I carry a pager for work. (I’m resisting switching it to a cell-phone, for reasons which aren’t relevant here.) A year or so ago, the pager broke down and we had to get a new one.

The new one was much smaller…and inferior to the original in every way. It’s too small, for a start; it’s at a point where you can’t hold it and press those damn little buttons easily. The screen is small enough that it’s hard to read. It’s loaded with unnecessary features that we never use, and that just make it clumsier. And it rips through batteries in a fraction of the time the older one took.

Sometimes smaller is good. Sometimes it ain’t.

Yes, I remember. And you’re right. User interface my ass. User manual buried in the house somewhere and I can’t use all the functions. That’s what I’ve got.

On my iPod, you can bring the Shuffle toggle to the top menu. I believe it’s in Settings:Main Menu.
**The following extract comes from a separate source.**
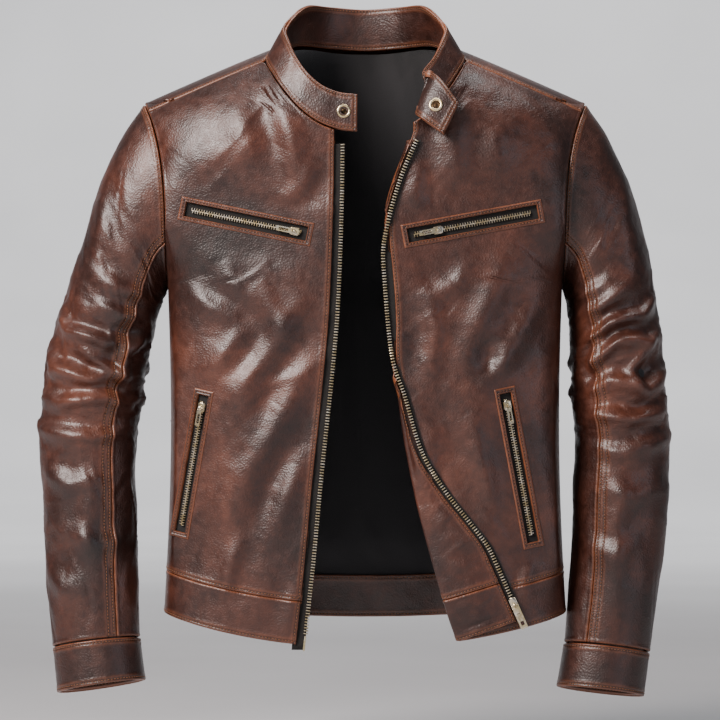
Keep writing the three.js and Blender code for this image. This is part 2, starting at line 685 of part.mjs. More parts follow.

That’s more of a cost-reduction measure than miniaturization. Buttons and knobs are expensive - not only do the buttons and knobs themselves cost money, but every button you add represents extra wires that need to be soldered, extra traces added to the circuit board, and extra pins added to the microcontroller. But it costs almost nothing to add extra lines of code to the microcontroller software to display complex menus and give each button multiple functions.